• Problem details: Could you extract every entry below and reproduce it exactly?

• Information provided:
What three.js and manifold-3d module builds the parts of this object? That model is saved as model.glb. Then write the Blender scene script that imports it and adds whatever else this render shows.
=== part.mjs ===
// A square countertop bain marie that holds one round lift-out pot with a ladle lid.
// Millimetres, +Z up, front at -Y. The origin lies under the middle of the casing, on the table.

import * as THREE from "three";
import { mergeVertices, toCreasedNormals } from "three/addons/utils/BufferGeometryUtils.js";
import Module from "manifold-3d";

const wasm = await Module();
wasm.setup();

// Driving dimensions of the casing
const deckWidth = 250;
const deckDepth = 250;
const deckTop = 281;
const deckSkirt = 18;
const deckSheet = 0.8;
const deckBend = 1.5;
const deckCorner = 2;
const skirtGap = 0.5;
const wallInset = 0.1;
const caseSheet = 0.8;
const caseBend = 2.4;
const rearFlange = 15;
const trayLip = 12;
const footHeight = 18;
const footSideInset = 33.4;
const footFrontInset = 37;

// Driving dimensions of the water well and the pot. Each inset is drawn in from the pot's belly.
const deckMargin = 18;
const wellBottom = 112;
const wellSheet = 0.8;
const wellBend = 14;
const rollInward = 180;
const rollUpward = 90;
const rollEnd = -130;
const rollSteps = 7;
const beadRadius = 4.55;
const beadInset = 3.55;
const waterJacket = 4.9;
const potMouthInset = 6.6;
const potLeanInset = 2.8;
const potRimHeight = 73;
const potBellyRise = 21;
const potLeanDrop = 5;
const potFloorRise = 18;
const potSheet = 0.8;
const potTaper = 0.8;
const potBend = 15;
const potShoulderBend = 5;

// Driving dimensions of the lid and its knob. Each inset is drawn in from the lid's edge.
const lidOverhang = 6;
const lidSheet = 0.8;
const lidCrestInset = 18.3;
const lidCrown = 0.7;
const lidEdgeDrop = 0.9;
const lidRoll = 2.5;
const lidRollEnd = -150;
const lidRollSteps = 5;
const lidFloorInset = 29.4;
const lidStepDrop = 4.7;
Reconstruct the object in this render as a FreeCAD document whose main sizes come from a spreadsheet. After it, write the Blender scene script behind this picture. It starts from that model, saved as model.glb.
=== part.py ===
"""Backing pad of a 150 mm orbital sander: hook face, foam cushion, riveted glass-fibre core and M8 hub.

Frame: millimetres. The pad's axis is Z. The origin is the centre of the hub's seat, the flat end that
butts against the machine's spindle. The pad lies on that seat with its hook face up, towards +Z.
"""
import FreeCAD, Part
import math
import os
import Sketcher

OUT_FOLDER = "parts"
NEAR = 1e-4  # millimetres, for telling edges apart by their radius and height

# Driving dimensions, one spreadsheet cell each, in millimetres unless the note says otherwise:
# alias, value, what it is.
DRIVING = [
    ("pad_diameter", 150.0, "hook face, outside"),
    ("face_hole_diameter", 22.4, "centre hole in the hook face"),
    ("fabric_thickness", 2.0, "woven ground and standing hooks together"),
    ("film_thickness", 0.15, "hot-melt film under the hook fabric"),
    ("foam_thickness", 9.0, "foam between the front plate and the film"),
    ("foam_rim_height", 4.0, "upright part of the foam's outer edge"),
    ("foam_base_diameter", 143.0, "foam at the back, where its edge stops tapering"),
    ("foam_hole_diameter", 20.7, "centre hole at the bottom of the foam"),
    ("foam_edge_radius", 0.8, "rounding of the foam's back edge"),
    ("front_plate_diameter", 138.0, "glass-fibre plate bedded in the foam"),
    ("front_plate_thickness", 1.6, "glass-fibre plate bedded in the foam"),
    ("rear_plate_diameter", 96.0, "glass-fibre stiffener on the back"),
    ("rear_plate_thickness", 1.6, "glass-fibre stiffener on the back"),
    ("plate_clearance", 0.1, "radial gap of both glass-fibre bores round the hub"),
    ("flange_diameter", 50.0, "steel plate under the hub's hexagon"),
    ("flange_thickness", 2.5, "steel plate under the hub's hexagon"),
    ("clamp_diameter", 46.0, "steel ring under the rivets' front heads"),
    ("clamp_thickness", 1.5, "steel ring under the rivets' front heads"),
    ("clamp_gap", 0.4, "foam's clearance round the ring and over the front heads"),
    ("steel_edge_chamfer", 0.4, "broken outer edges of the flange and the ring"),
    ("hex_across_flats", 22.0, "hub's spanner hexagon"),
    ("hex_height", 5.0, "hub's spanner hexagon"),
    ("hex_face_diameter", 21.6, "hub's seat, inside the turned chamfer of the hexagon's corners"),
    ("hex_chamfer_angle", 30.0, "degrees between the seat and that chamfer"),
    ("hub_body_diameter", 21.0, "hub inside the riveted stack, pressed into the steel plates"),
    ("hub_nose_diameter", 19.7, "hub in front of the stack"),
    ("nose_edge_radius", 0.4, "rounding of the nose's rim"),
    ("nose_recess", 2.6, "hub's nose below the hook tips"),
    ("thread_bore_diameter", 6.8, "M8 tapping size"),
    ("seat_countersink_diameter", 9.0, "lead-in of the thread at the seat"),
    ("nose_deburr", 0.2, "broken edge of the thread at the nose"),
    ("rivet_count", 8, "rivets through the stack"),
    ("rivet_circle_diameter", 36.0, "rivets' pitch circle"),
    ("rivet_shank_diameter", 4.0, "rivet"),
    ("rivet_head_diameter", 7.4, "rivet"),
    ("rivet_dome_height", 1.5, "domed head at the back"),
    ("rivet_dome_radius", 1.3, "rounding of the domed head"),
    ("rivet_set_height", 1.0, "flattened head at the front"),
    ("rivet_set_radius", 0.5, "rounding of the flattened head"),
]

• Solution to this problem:
What three.js and manifold-3d module builds the parts of this object? That model is saved as model.glb. Then write the Blender scene script that imports it and adds whatever else this render shows.
=== part.mjs ===
// A square countertop bain marie that holds one round lift-out pot with a ladle lid.
// Millimetres, +Z up, front at -Y. The origin lies under the middle of the casing, on the table.

import * as THREE from "three";
import { mergeVertices, toCreasedNormals } from "three/addons/utils/BufferGeometryUtils.js";
import Module from "manifold-3d";

const wasm = await Module();
wasm.setup();

// Driving dimensions of the casing
const deckWidth = 250;
const deckDepth = 250;
const deckTop = 281;
const deckSkirt = 18;
const deckSheet = 0.8;
const deckBend = 1.5;
const deckCorner = 2;
const skirtGap = 0.5;
const wallInset = 0.1;
const caseSheet = 0.8;
const caseBend = 2.4;
const rearFlange = 15;
const trayLip = 12;
const footHeight = 18;
const footSideInset = 33.4;
const footFrontInset = 37;

// Driving dimensions of the water well and the pot. Each inset is drawn in from the pot's belly.
const deckMargin = 18;
const wellBottom = 112;
const wellSheet = 0.8;
const wellBend = 14;
const rollInward = 180;
const rollUpward = 90;
const rollEnd = -130;
const rollSteps = 7;
const beadRadius = 4.55;
const beadInset = 3.55;
const waterJacket = 4.9;
const potMouthInset = 6.6;
const potLeanInset = 2.8;
const potRimHeight = 73;
const potBellyRise = 21;
const potLeanDrop = 5;
const potFloorRise = 18;
const potSheet = 0.8;
const potTaper = 0.8;
const potBend = 15;
const potShoulderBend = 5;

// Driving dimensions of the lid and its knob. Each inset is drawn in from the lid's edge.
const lidOverhang = 6;
const lidSheet = 0.8;
const lidCrestInset = 18.3;
const lidCrown = 0.7;
const lidEdgeDrop = 0.9;
const lidRoll = 2.5;
const lidRollEnd = -150;
const lidRollSteps = 5;
const lidFloorInset = 29.4;
const lidStepDrop = 4.7;
Reconstruct the object in this render as a FreeCAD document whose main sizes come from a spreadsheet. After it, write the Blender scene script behind this picture. It starts from that model, saved as model.glb.
=== part.py ===
"""Backing pad of a 150 mm orbital sander: hook face, foam cushion, riveted glass-fibre core and M8 hub.

Frame: millimetres. The pad's axis is Z. The origin is the centre of the hub's seat, the flat end that
butts against the machine's spindle. The pad lies on that seat with its hook face up, towards +Z.
"""
import FreeCAD, Part
import math
import os
import Sketcher

OUT_FOLDER = "parts"
NEAR = 1e-4  # millimetres, for telling edges apart by their radius and height

# Driving dimensions, one spreadsheet cell each, in millimetres unless the note says otherwise:
# alias, value, what it is.
DRIVING = [
    ("pad_diameter", 150.0, "hook face, outside"),
    ("face_hole_diameter", 22.4, "centre hole in the hook face"),
    ("fabric_thickness", 2.0, "woven ground and standing hooks together"),
    ("film_thickness", 0.15, "hot-melt film under the hook fabric"),
    ("foam_thickness", 9.0, "foam between the front plate and the film"),
    ("foam_rim_height", 4.0, "upright part of the foam's outer edge"),
    ("foam_base_diameter", 143.0, "foam at the back, where its edge stops tapering"),
    ("foam_hole_diameter", 20.7, "centre hole at the bottom of the foam"),
    ("foam_edge_radius", 0.8, "rounding of the foam's back edge"),
    ("front_plate_diameter", 138.0, "glass-fibre plate bedded in the foam"),
    ("front_plate_thickness", 1.6, "glass-fibre plate bedded in the foam"),
    ("rear_plate_diameter", 96.0, "glass-fibre stiffener on the back"),
    ("rear_plate_thickness", 1.6, "glass-fibre stiffener on the back"),
    ("plate_clearance", 0.1, "radial gap of both glass-fibre bores round the hub"),
    ("flange_diameter", 50.0, "steel plate under the hub's hexagon"),
    ("flange_thickness", 2.5, "steel plate under the hub's hexagon"),
    ("clamp_diameter", 46.0, "steel ring under the rivets' front heads"),
    ("clamp_thickness", 1.5, "steel ring under the rivets' front heads"),
    ("clamp_gap", 0.4, "foam's clearance round the ring and over the front heads"),
    ("steel_edge_chamfer", 0.4, "broken outer edges of the flange and the ring"),
    ("hex_across_flats", 22.0, "hub's spanner hexagon"),
    ("hex_height", 5.0, "hub's spanner hexagon"),
    ("hex_face_diameter", 21.6, "hub's seat, inside the turned chamfer of the hexagon's corners"),
    ("hex_chamfer_angle", 30.0, "degrees between the seat and that chamfer"),
    ("hub_body_diameter", 21.0, "hub inside the riveted stack, pressed into the steel plates"),
    ("hub_nose_diameter", 19.7, "hub in front of the stack"),
    ("nose_edge_radius", 0.4, "rounding of the nose's rim"),
    ("nose_recess", 2.6, "hub's nose below the hook tips"),
    ("thread_bore_diameter", 6.8, "M8 tapping size"),
    ("seat_countersink_diameter", 9.0, "lead-in of the thread at the seat"),
    ("nose_deburr", 0.2, "broken edge of the thread at the nose"),
    ("rivet_count", 8, "rivets through the stack"),
    ("rivet_circle_diameter", 36.0, "rivets' pitch circle"),
    ("rivet_shank_diameter", 4.0, "rivet"),
    ("rivet_head_diameter", 7.4, "rivet"),
    ("rivet_dome_height", 1.5, "domed head at the back"),
    ("rivet_dome_radius", 1.3, "rounding of the domed head"),
    ("rivet_set_height", 1.0, "flattened head at the front"),
    ("rivet_set_radius", 0.5, "rounding of the flattened head"),
]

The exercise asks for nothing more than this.